Ebû Zürʻa, isnâdın doğru olmadığını ve söz konusu hadisin Ebû Hüreyre’den değil Ebû Saîd’den rivâyet edildiğini söyledi. Abdurrahman bin Ömer bu itirazı tam bir ciddiyetle anladı ve hiç unutmadı. Memleketine döndüğünde kitabını gözden geçirdi ve kendisinin hata ettiğini gördü. Hemen Ebû Zürʻa’ya bir mektup yazarak, zahmet edip filan şahsa ve bu hadisi kendi talebelerinden soran diğer insanlara bilgi vermesini, onlara kendisinin hata ettiğini söylemesini ricâ etti.
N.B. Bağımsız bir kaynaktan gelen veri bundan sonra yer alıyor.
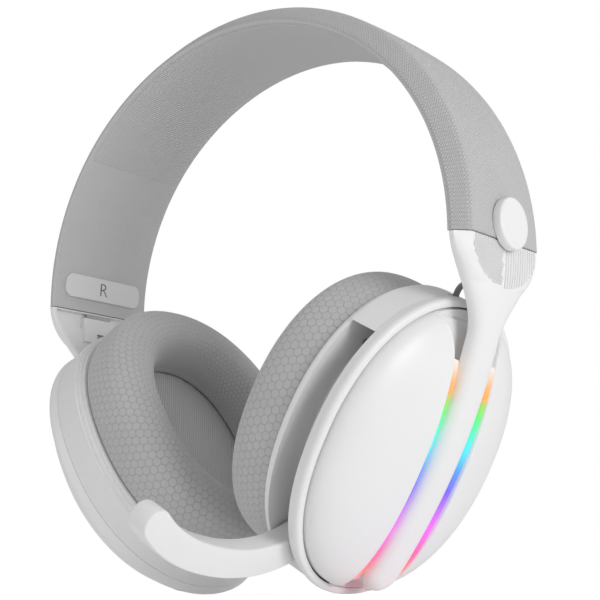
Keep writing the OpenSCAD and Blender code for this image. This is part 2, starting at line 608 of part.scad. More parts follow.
// the pad's section as depth and inset: up the outside, over the crown and down the opening
pad_wall_inset = 1.8;
pad_section = [[pad_back, 3.2], [pad_back - 11, pad_wall_inset], [pad_face + 5.5, pad_wall_inset + 0.4],
    [pad_face + 3.2, 3.6], [pad_face + 1.2, 6], [pad_face - 0.4, 10.5], [pad_face - 0.4, pad_ring - 4.2],
    [pad_face + 1.6, pad_ring - 0.6], [pad_face + 4.5, pad_ring + 1.4], [pad_face + 9, pad_ring + 2.2],
    [pad_back - 2.3, pad_ring + 2.2], [pad_back - 2.3, 4.7], [pad_back, 4.7]];
module ear_pad() color("#9f9f9f") at_cup() difference() {
    ring_loft([for (q = pad_section) [for (p = outline(q[1])) [q[0], p[0], p[1]]]]);
    translate([pad_face - far, -far / 2, -far / 2]) cube(far);
}
module cup_screws() color("#8a8d92") at_cup() {
    for (a = cup_screw_angles) let (p = outline_point(a, cup_screw_inset - 6)) {
        cup_rod(-housing_depth - 1.6, rim_height + 2, 1, p[0], p[1]);
    }
    for (a = retainer_screws) cup_rod(ball_depth - 2.6, ball_depth + 2, 1,
        (socket_outer + 1.8) * cos(a), ball_rise + (socket_outer + 1.8) * sin(a));
}
// the flat cable from the arm's hood into the top of the cup
cable_width = 2.5;
cable_thickness = 1;
cable_route = [[-2.2, -2.3], [-2.2, 1.6], [-0.6, 4.2], [4.6, 7.2], [6.4, 9.6]];
module link_cable() color("#6b6b6b") {
    // the route's points are depth, and height above the top of the cup, from the slot up to the hood
    n = len(cable_route) - 1;
    route = [for (q = cable_route) [q[0], cup_length / 2 + q[1]]];
    along = [for (i = [0:n]) let (d = route[min(n, i + 1)] - route[max(0, i - 1)]) d / norm(d)];
    edge = [for (a = along) [-a[1], a[0]] * cable_thickness / 2];
    at_cup() translate([0, cable_width / 2, 0]) rotate([90, 0, 0]) linear_extrude(cable_width)
        polygon(concat([for (i = [0:n]) route[i] + edge[i]], [for (i = [n:-1:0]) route[i] - edge[i]]));
}

// ---- electronics ----
module main_board() color("#2f6b45") at_cup() difference() {
    outline_slab(0.4, 1.6, cup_screw_inset - 2.7);
    cup_rod(-far, far, socket_outer + 5.2, 0, ball_rise);
    for (a = cup_screw_angles) let (p = outline_point(a, cup_screw_inset - 6))
        cup_rod(-far, far, 3.5, p[0], p[1]);
}
module usb_port() color("#9a9ca0") at_cup()
    translate([-housing_depth / 2 - 1.6, -edge_y(usb_z - 4.5, boom_channel), usb_z - 4.5]) difference() {
        cube([3.2, 7.4, 9]);
        translate([0.3, -0.1, 0.3]) cube([2.6, 6, 8.4]);
    }
module battery() color("#5c6a78") at_cup() translate([-housing_depth + 4.2, 15, -16]) cube([5, 11, 32]);

// ---- microphone ----
boom_low = -housing_depth + (housing_depth - boom_thickness) / 2;
function boom_inset(t) = 5.8 + 2 * cos((t - (boom_root + boom_tip) / 2) * 180 / (boom_tip - boom_root));
boom_root = -52;
boom_tip = 37.5;
boom_steps = 16;
boom_angles = [for (i = [0:boom_steps]) boom_root + (boom_tip - boom_root) * i / boom_steps];
function boom_side(t, out) = let (p = outline_point(t, boom_inset(t) - out)) [-p[0], p[1]];
pivot = boom_side(boom_root, 0);
// points of a half circle about one end of the boom, starting from the outer side
function boom_end(t, half, turn) = let (c = boom_side(t, 0), d = boom_side(t, 1) - c, a = atan2(d[1], d[0]))
    [for (k = [15:15:165]) c + half * [cos(a + turn * k), sin(a + turn * k)]];
module boom_plan(half) polygon(concat(
    [for (t = boom_angles) boom_side(t, half)], boom_end(boom_tip, half, -1),
    [for (i = [boom_steps:-1:0]) boom_side(boom_angles[i], -half)],
    boom_end(boom_root, -half, -1)));
module lowered() translate([0, pivot[0], pivot[1]]) rotate([boom_drop, 0, 0])
    translate([0, -pivot[0], -pivot[1]]) children();
lid_depth = 1.4;
lid_half = boom_width / 2 - 1.5;
module mic_boom() color("#f0f0f0") at_cup() lowered() difference() {
    cup_slab(boom_low, boom_low + boom_thickness) boom_plan(boom_width / 2);
    difference() {
        cup_slab(boom_low - 1, boom_low + boom_thickness - 1.5) boom_plan(boom_width / 2 - 1.4);
        cup_rod(-far, far, boom_pin_radius + 2, pivot[0], pivot[1]);
    }
    cup_rod(-far, far, boom_pin_radius + running_clearance, pivot[0], pivot[1]);
}
module mic_boom_cover() color("#d8d8d8") at_cup() lowered() difference() {
    cup_slab(boom_low, boom_low + lid_depth) boom_plan(lid_half);
    cup_rod(-far, far, boom_pin_radius + 2.1, pivot[0], pivot[1]);
    let (tip = boom_side(boom_tip, 0)) for (k = [-1, 0, 1])
        translate([-far / 2, tip[0] + 0.45 * k * lid_half - 0.3, tip[1] - lid_half])
            cube([far, 0.6, 2 * lid_half - 1.1]);
}
module mic_capsule() color("#55575b") at_cup() lowered() let (tip = boom_side(boom_tip, 0))
    cup_rod(boom_low + lid_depth + 0.1, boom_low + boom_thickness - 1.6, lid_half - 0.2, tip[0], tip[1]);
module boom_pin() color("#8a8d92") at_cup()
    cup_rod(-housing_depth + 0.05, -0.05, boom_pin_radius, pivot[0], pivot[1]);

headband_spring();
headband_frame();
headband_cover();
headband_pad();
bracket_screws();
for (side = ["left", "right"]) {
    on_side(side) end_bracket();
    on_side(side) disc_cap();
    on_side(side) ear_label();
    on_side(side) arm_shell();
    on_side(side) arm_cover();
    on_side(side) size_strip();
    on_side(side) ball_stud();
    on_side(side) arm_screws();
    on_side(side) ball_liner();
    on_side(side) ball_retainer();
    half_turn(side) outer_cover();
    on_side(side) light_bars();
    on_side(side) rim_ring();
    on_side(side) inner_housing(side);
    on_side(side) baffle();
    on_side(side) driver_frame();
    on_side(side) driver_magnet();
    on_side(side) speaker_cloth();
    on_side(side) pad_plate();
    on_side(side) ear_pad();
    on_side(side) cup_screws();
    on_side(side) link_cable();
}
main_board();
usb_port();
power_button();
mode_button();
volume_wheel();
mic_boom();
mic_boom_cover();
mic_capsule();
boom_pin();
mirror([1, 0, 0]) battery();
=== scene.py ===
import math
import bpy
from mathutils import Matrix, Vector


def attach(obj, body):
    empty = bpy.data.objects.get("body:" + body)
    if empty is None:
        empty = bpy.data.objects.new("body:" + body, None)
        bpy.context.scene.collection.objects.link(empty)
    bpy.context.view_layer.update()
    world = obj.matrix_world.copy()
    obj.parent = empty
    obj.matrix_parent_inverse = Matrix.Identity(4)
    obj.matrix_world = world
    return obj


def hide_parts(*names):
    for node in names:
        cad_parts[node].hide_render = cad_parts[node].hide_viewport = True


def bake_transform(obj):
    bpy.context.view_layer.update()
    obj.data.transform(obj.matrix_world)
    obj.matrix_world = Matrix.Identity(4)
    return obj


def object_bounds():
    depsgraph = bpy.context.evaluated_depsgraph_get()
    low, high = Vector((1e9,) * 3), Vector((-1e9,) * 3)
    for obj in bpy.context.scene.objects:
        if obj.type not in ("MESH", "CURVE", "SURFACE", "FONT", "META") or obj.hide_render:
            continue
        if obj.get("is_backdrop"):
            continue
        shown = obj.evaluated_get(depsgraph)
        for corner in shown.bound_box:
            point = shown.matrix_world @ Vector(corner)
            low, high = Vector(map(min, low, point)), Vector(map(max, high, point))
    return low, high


bl_info = {
    "name": "Gaming headset",
    "version": (1, 0, 0),
    "blender": (4, 5, 0),
    "location": "View3D > Sidebar > Headset",
    "description": "Covers, pads, shells, lights and finishes of an over-ear gaming headset on its packed frame",
    "category": "Object",
}

import bmesh
import bpy
from bpy.props import FloatProperty, FloatVectorProperty, IntProperty, PointerProperty
from mathutils import Matrix, Vector

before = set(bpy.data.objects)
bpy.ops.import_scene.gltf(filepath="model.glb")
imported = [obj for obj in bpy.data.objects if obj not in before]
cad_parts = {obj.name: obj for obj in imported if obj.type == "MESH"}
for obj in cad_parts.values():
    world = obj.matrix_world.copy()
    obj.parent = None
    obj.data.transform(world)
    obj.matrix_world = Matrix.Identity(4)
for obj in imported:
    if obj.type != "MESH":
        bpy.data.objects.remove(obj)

SIDES = (("left", 1), ("right", -1))
ROOT_3 = math.sqrt(3)

# ---- the headset's sizes in millimetres, as in its mechanical source ----
CROWN_RADIUS, CROWN_ARC, SIDE_RADIUS = 87.5, 41.0, 79.5
SIDE_X, SIDE_Z = 5.2485, -81.4623
BAND_HALF, HEM_Z = 84.7485, -83.4623
BAND_Y, BAND_EDGE = 23.15, 1.8
CROWN_THICK, HEM_THICK, CROWN_BEVEL, HEM_BEVEL = 7.9, 6.2, 7.6, 4.3
ARM_X, ARM_TOP = 87.8485, -83.7623
DISC_X, DISC_RISE, LABEL_RISE = 91.2485, 5.0, 8.8
BEND_RADIUS, BEND_LEAN, BOW_RADIUS = 70.4, 16.0, 210.0
ARM_HALF_THICK, ARM_HALF, FUNNEL, HEM_HALF = 2.7, 6.7, 28.5, 22.85
TAIL_LEAN, ARM_LONG = 40.09, 99
ARCH_HALF, ARCH_DROP, RIB_PITCH = 18.5, 13.6, 1.36
CUP_X, CUP_Z, CUP_LEAN = 50.5869, -141.478, 29.3
CUP_Y, CUP_S, POWER = 45.0, 49.7, 2.17
DOME_Y, DOME_S, DOME_BASE, DOME_RISE = 41.9, 46.6, 4.8, 14.0
CHANNEL_DEPTH, CHANNEL_RADIUS, CHANNEL_HALF, CHANNEL_TOP = 13.0, 120.0, 11.3, 16.3
BALL_S, LIGHT_Y, LIGHT_HALF, LIGHT_TOP = 2.0, 9.95, 1.25, 17.0
PAD_BACK, PAD_FACE = -12.6, -33.0
RIM_INNER, SPEAKER_DEPTH, SPEAKER_SAG = 3.1, -14.3, 0.9
BOOM_LOW, BOOM_HIGH, BOOM_HALF, BOOM_DROP = -8.45, -1.05, 4.6, 80.5
BOOM_INSET, BOOM_BOW = 5.8, 2.0


def sin_d(a):
    return math.sin(math.radians(a))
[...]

Allah Teâlâ’nın, bu hareketi sebebiyle kendisini mükâfatlandıracağını ve insanlar arasında mahcup olmanın Cehennem’den daha hayırlı olduğunu söyledi.[1]
*
İmam Leknevî şöyle der:
“Bu rivayetlerle iyice sabit olmuştur ki Nebiyy-i Ekrem Efendimiz adına söz uydurmak ve söylemediği bir şeyi O’na izafe etmek kayıtsız şartsız haramdır ve Cehennem azâbını gerektirir. Bu ister helâl ve haram, ister terğîb ve terhîb (teşvik ve sakındırma), ister başka bir hususta olsun farketmez. Böylece bazı cahil uydurucuların, “terğîb ve terhîb husûsunda Nebiyy-i Ekrem Efendimiz (s.a.v) adına yalan söylemenin câiz olduğu, çünkü bunun O’nun lehine bir yalan olup aleyhine olmadığı” yönündeki zanlarının da bâtıl olduğu ortaya çıkmıştır.
Yine aynı şekilde bu rivayetlerle sâbit olmuştur ki aynen söylemediği bir sözü O’na nisbet etmek gibi yapmadığı bir fiili kendisine nisbet etmek de büyük günahların en büyüklerindendir.
Aynı şekilde âyet ve hadislerde Zât-ı Mukaddeslerinde mevcûdiyeti sabit olmayan bir fazilet ve mertebeyi O’na izafe etmek de büyük günahların en büyüklerindendir. Vâizler bu konuda uyanık olsunlar! İnsanlara konuşanlar, hatipler, emr bi’l-mâruf ve nehy ani’l-münker vazifesini icra edenler bu hususta çok dikkatli olsunlar! Zira bunlar, Efendimiz (s.a.v)’de bulunmayan pekçok hâli O’na nisbet ediyorlar. Allah Rasûlü’nün Mukaddes Zât-ı Şeriflerinin faziletinden ve kadrinin yüceliğinden bahsettikleri için de böyle yapmakta büyük bir ecir olduğunu zannediyorlar. Bilmiyorlar ki Nebiyy-i Ekrem (s.a.v) Efendimiz’in sahih hadislerde sabit olan faziletleri, bu çürük yalanlara ihtiyaç bırakmamaktadır. Ömrüme yemin olsun ki Allah Rasûlü (s.a.v) Efendimiz’in faziletleri ihâta edilemeyecek ve sayıya gelmeyecek seviyededir. Kendisini bütün insanların üstüne çıkaran yüce vasıfları ve faziletleri pek çoktur, sonsuzdur. Hal böyle iken O’nu bâtıl ve uydurma vasıflarla övmeye ve faziletini anlatmaya ne hâcet vardır! Böyle bir davranış insana büyük bir günah kazandırır ve doğru yoldan saptırır.”[2]